• **Objective**:
Reproduce the listing below without any change.

* * * * *

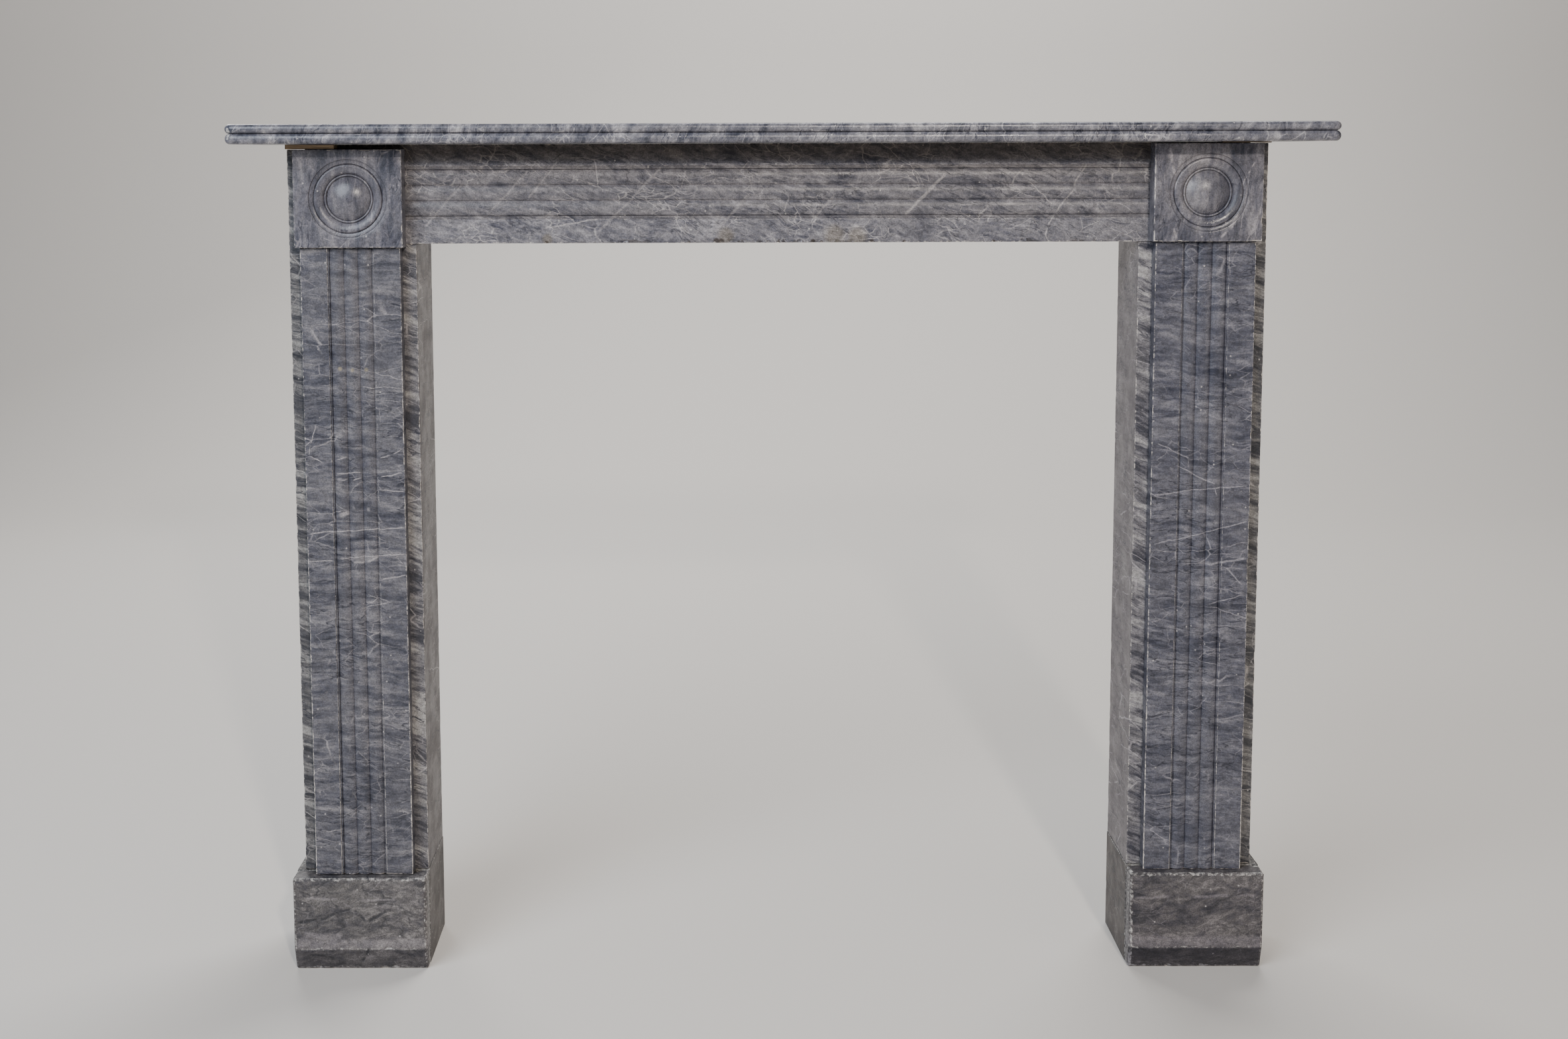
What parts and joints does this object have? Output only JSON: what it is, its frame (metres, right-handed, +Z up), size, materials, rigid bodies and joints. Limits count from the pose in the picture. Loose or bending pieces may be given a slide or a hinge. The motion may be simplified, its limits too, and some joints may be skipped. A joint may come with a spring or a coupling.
{
  "type": "fireplace mantel",
  "caption": "Slab-built marble fireplace surround: reeded jambs on plinths, corner blocks with turned roundels, a reeded frieze and a shelf with a reeded edge.",
  "frame": {"origin": "on the floor, at the middle of the bounding box, which is under the middle of the shelf", "axes": "+X along the shelf to the viewer's right, +Y from the front to the wall, +Z up"},
  "size_m": [1.524, 0.1984, 1.2232],
  "materials": {
    "shelf_marble": "satin polished blue-grey marble with pale cross veins",
    "frieze_marble": "satin grey marble with fine white veins",
    "block_marble": "polished grey marble with upright veins",
    "panel_marble": "satin dark blue-grey marble with wavy bands and white veins",
    "return_marble": "honed brownish grey marble",
    "plinth_marble": "worn dark grey marble with whitened arrises",
    "packing_wood": "raw brown softwood"
  },
  "bodies": {
    "root": {"mantel_shelf": "shelf_marble", "frieze": "frieze_marble", "left_corner_block": "block_marble", "right_corner_block": "block_marble", "left_jamb_panel": "panel_marble", "right_jamb_panel": "panel_marble", "left_outer_return": "return_marble", "right_outer_return": "return_marble", "left_inner_return": "return_marble", "right_inner_return": "return_marble", "left_plinth_front": "plinth_marble", "right_plinth_front": "plinth_marble", "left_plinth_inner_side": "plinth_marble", "right_plinth_inner_side": "plinth_marble", "left_plinth_outer_side": "plinth_marble", "right_plinth_outer_side": "plinth_marble", "left_packing_wedge": "packing_wood", "right_packing_strip": "packing_wood"}
  },
  "joints": []
}
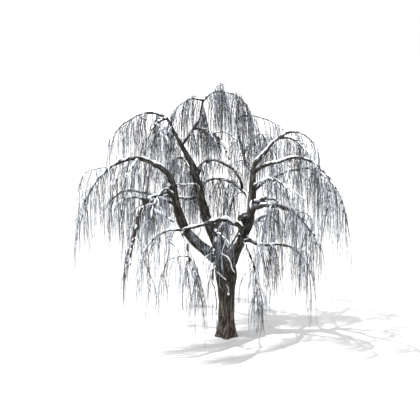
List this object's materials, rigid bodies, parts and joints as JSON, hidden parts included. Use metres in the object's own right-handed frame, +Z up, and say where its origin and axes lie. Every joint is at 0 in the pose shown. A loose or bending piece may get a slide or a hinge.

* * * * *

• **Solution**:
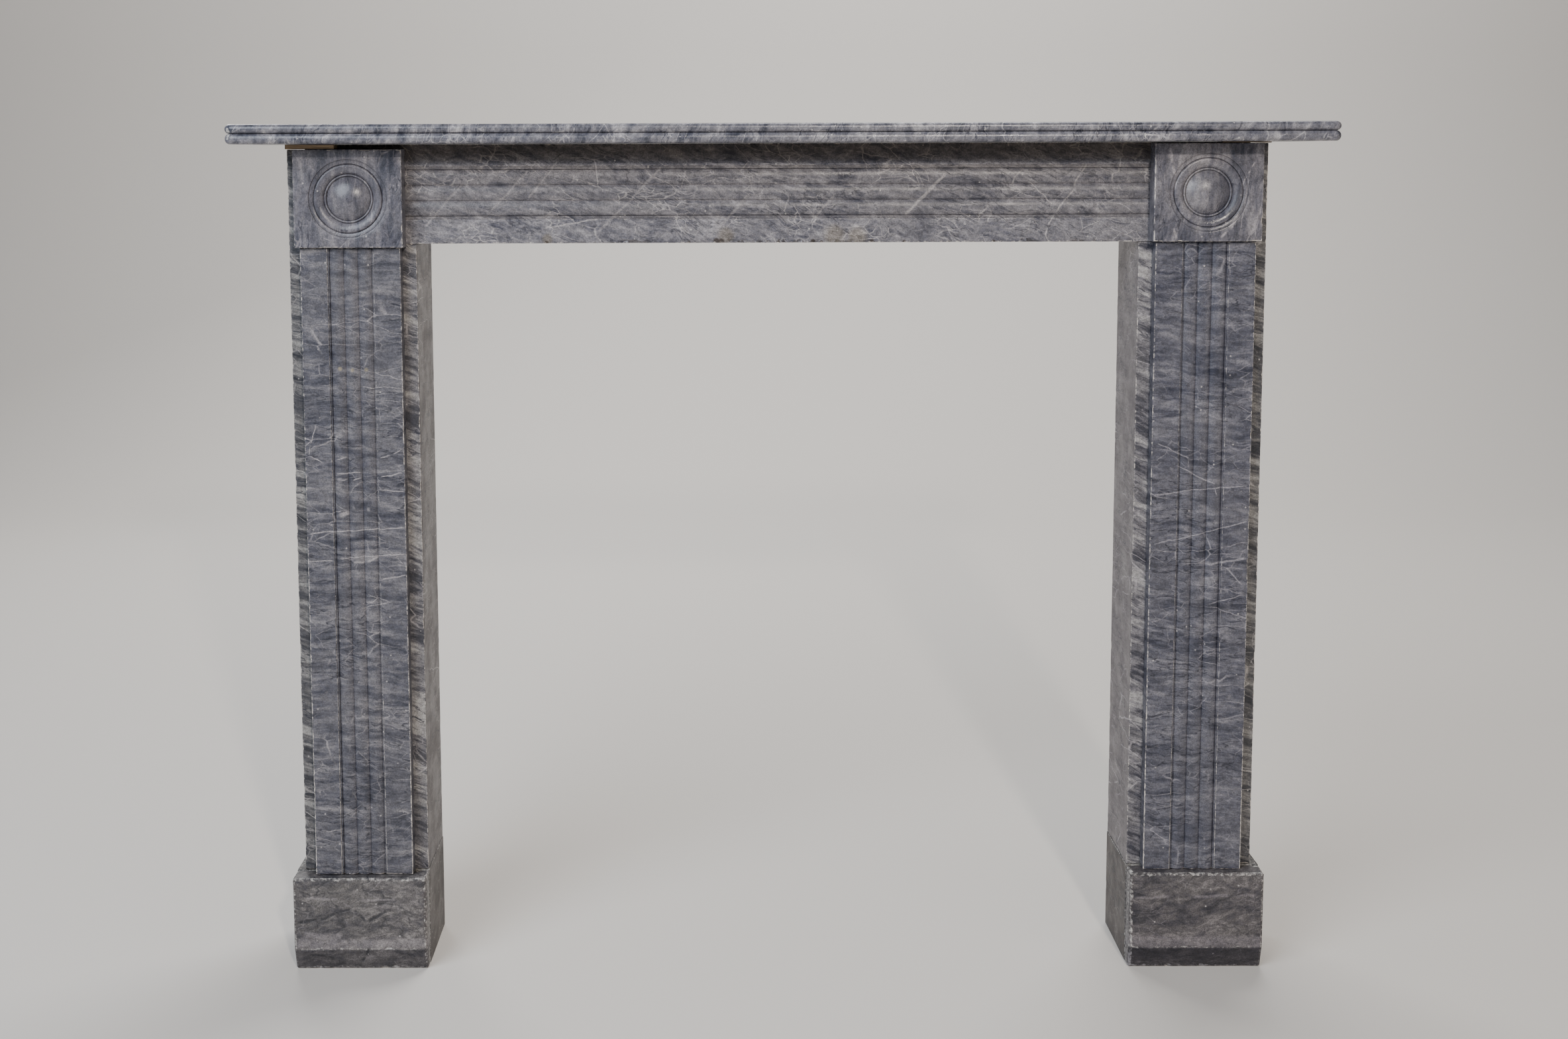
What parts and joints does this object have? Output only JSON: what it is, its frame (metres, right-handed, +Z up), size, materials, rigid bodies and joints. Limits count from the pose in the picture. Loose or bending pieces may be given a slide or a hinge. The motion may be simplified, its limits too, and some joints may be skipped. A joint may come with a spring or a coupling.
{
  "type": "fireplace mantel",
  "caption": "Slab-built marble fireplace surround: reeded jambs on plinths, corner blocks with turned roundels, a reeded frieze and a shelf with a reeded edge.",
  "frame": {"origin": "on the floor, at the middle of the bounding box, which is under the middle of the shelf", "axes": "+X along the shelf to the viewer's right, +Y from the front to the wall, +Z up"},
  "size_m": [1.524, 0.1984, 1.2232],
  "materials": {
    "shelf_marble": "satin polished blue-grey marble with pale cross veins",
    "frieze_marble": "satin grey marble with fine white veins",
    "block_marble": "polished grey marble with upright veins",
    "panel_marble": "satin dark blue-grey marble with wavy bands and white veins",
    "return_marble": "honed brownish grey marble",
    "plinth_marble": "worn dark grey marble with whitened arrises",
    "packing_wood": "raw brown softwood"
  },
  "bodies": {
    "root": {"mantel_shelf": "shelf_marble", "frieze": "frieze_marble", "left_corner_block": "block_marble", "right_corner_block": "block_marble", "left_jamb_panel": "panel_marble", "right_jamb_panel": "panel_marble", "left_outer_return": "return_marble", "right_outer_return": "return_marble", "left_inner_return": "return_marble", "right_inner_return": "return_marble", "left_plinth_front": "plinth_marble", "right_plinth_front": "plinth_marble", "left_plinth_inner_side": "plinth_marble", "right_plinth_inner_side": "plinth_marble", "left_plinth_outer_side": "plinth_marble", "right_plinth_outer_side": "plinth_marble", "left_packing_wedge": "packing_wood", "right_packing_strip": "packing_wood"}
  },
  "joints": []
}
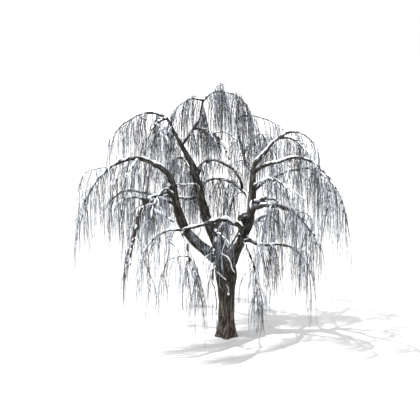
List this object's materials, rigid bodies, parts and joints as JSON, hidden parts included. Use metres in the object's own right-handed frame, +Z up, and say where its origin and axes lie. Every joint is at 0 in the pose shown. A loose or bending piece may get a slide or a hinge.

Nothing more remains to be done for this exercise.